McLarty calls Grothendieck's work "a toolkit," and showed, at the Joint Mathematics Meetings in San Diego in January, that only a small portion is needed to prove Fermat's Last Theorem. [...]   "Where Grothendieck used strong set theory I've shown he could do with only a fraction of it," McLarty said. "I use finite-order arithmetic, where all sets are built from numbers in just a few steps. You don't need sets of sets of numbers, which Grothendieck used in his toolkit and Andrew Wiles used to prove the theorem in the 90s."

According to the article, Ohio State emeritus Harvey Friedman has described McLarty's result as a "clarifying first step". McLarty retorts:

"Fermat's Last Theorem is just about numbers, so it seems like we ought to be able to prove it by just talking about numbers," McLarty said. "I believe that can be done, but it will require many new insights into numbers. It will be very hard. Harvey sees my work as a preliminary step to that, and I agree it is."
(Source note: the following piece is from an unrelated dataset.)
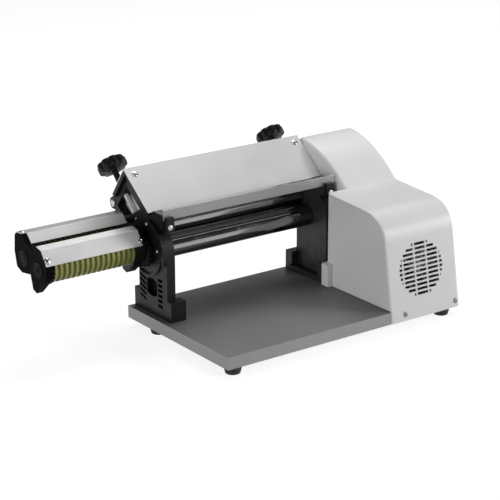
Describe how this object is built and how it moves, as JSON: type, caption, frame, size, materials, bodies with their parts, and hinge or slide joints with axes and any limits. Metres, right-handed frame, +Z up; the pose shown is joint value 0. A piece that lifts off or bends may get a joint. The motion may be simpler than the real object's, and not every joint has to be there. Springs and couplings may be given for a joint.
{
  "type": "electric pasta maker",
  "caption": "Motor-driven dough sheeter with two polished rollers under a folded cover, gap-adjusting knobs and a side-hung pair of grooved cutting rollers.",
  "frame": {"origin": "below the middle of the bounding box, on the surface the feet stand on", "axes": "+X along the rollers towards the motor housing, +Y to the rear, +Z up"},
  "size_m": [0.8408, 0.4762, 0.3481],
  "materials": {
    "base": "satin grey paint",
    "housing": "satin light grey paint",
    "cover": "satin light grey paint",
    "lip": "satin",
    "moulding": "satin black",
    "knob": "semi-gloss black",
    "roller": "polished",
    "screw": "bright",
    "steel": "machined",
    "bearing": "sintered bronze",
    "cutter_roller": "satin olive",
    "cutter_cover": "satin grey",
    "foot": "matte black",
    "belt": "matte black",
    "motor": "satin dark grey",
    "switch": "semi-gloss black"
  },
  "bodies": {
    "frame": {"base_tray": "base", "foot_front_left": "foot", "foot_front_right": "foot", "foot_rear_left": "foot", "foot_rear_right": "foot", "left_upright": "moulding", "right_upright": "moulding", "lip_clamp_left": "moulding", "lip_clamp_right": "moulding", "cutter_plate_left": "moulding", "cutter_plate_right": "moulding", "lower_bush_left": "bearing", "lower_bush_right": "bearing", "rear_tie_rod": "steel", "roller_cover": "cover", "front_lip": "lip", "motor_housing": "housing", "motor_body": "motor", "gearbox": "motor", "motor_cradle": "base", "gearbox_foot": "base", "drive_belt": "belt", "cutter_cover_front": "cutter_cover", "cutter_cover_rear": "cutter_cover", "switch_body": "switch", "power_inlet": "switch", "cover_screw_left": "screw", "cover_screw_right": "screw", "lip_screw_left": "screw", "lip_screw_right": "screw", "cutter_screw_front_left": "screw", "cutter_screw_front_right": "screw", "cutter_screw_rear_left": "screw", "cutter_screw_rear_right": "screw", "skirt_screw_left": "screw", "skirt_screw_right": "screw"},
    "lower_roller": {"lower_roller": "roller", "lower_roller_gear": "steel", "driven_pulley": "steel", "output_gear": "steel"},
    "carriage": {"bearing_block_left": "bearing", "bearing_block_right": "bearing"},
    "upper_roller": {"upper_roller": "roller", "upper_roller_gear": "steel"},
    "adjuster_left": {"adjusting_screw_left": "steel", "adjusting_knob_left": "knob"},
    "adjuster_right": {"adjusting_screw_right": "steel", "adjusting_knob_right": "knob"},
    "cutter_front": {"cutter_roller_front": "cutter_roller", "cutter_gear_front": "steel"},
    "cutter_rear": {"cutter_roller_rear": "cutter_roller", "cutter_gear_rear": "steel", "cutter_input_gear": "steel"},
    "output_drive": {"output_shaft": "steel", "drive_pulley": "steel"},
    "motor_rotor": {"motor_shaft": "steel", "cooling_fan": "moulding"},
    "rocker": {"switch_rocker": "switch"}
  },
  "joints": [
    {"name": "lower_roller_spin", "type": "hinge", "parent": "frame", "child": "lower_roller", "pos_m": [0.0426, 0.06581, 0.1758], "axis": [1, 0, 0], "continuous": true},
    {"name": "gap_slide", "type": "slide", "parent": "frame", "child": "carriage", "axis": [0, 0.7071, 0.7071], "range_m": [-0.001, 0.005]},
    {"name": "upper_roller_spin", "type": "hinge", "parent": "carriage", "child": "upper_roller", "pos_m": [0.0426, 0.10223, 0.21222], "axis": [1, 0, 0], "continuous": true},
    {"name": "left_knob_turn", "type": "hinge", "parent": "carriage", "child": "adjuster_left", "pos_m": [-0.1614, 0.10223, 0.21222], "axis": [0, 0.7071, 0.7071], "range_deg": [-60.5, 300.5]},
    {"name": "right_knob_turn", "type": "hinge", "parent": "carriage", "child": "adjuster_right", "pos_m": [0.2466, 0.10223, 0.21222], "axis": [0, 0.7071, 0.7071], "range_deg": [-60.5, 300.5]},
    {"name": "rear_cutter_spin", "type": "hinge", "parent": "frame", "child": "cutter_rear", "pos_m": [-0.3054, 0.12981, 0.19077], "axis": [1, 0, 0], "continuous": true},
    {"name": "front_cutter_spin", "type": "hinge", "parent": "frame", "child": "cutter_front", "pos_m": [-0.3054, 0.07381, 0.1819], "axis": [1, 0, 0], "continuous": true},
    {"name": "output_spin", "type": "hinge", "parent": "frame", "child": "output_drive", "pos_m": [0.2946, -0.08219, 0.1173], "axis": [1, 0, 0], "continuous": true},
    {"name": "motor_spin", "type": "hinge", "parent": "frame", "child": "motor_rotor", "pos_m": [0.3166, -0.15419, 0.1173], "axis": [0, 1, 0], "continuous": true},
    {"name": "switch_tilt", "type": "hinge", "parent": "frame", "child": "rocker", "pos_m": [0.4109, -0.12419, 0.1663], "axis": [0, 1, 0], "range_deg": [-7, 7]}
  ],
  "couplings": [
    {"joint": "upper_roller_spin", "follows": "lower_roller_spin", "ratio": -1},
    {"joint": "rear_cutter_spin", "follows": "lower_roller_spin", "ratio": -0.8},
    {"joint": "front_cutter_spin", "follows": "lower_roller_spin", "ratio": 0.8},
    {"joint": "output_spin", "follows": "lower_roller_spin", "ratio": 2.7778},
    {"joint": "motor_spin", "follows": "lower_roller_spin", "ratio": 11.111},
    {"joint": "left_knob_turn", "follows": "gap_slide", "rad_per_m": 1047.2},
    {"joint": "right_knob_turn", "follows": "gap_slide", "rad_per_m": 1047.2}
  ]
}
This sounds like a very exciting development, and I for one look forward to seeing where it will go. Any M-Phi'ers around with insider's knowledge on the whole thing? I could not find further info over at McLarty's website.

UPDATE: Here is a relevant article by McLarty, 'What does it take to prove Fermat's Last Theorem?', published in the Bulletin of Symbolic Logic in 2010 (haven't read it yet).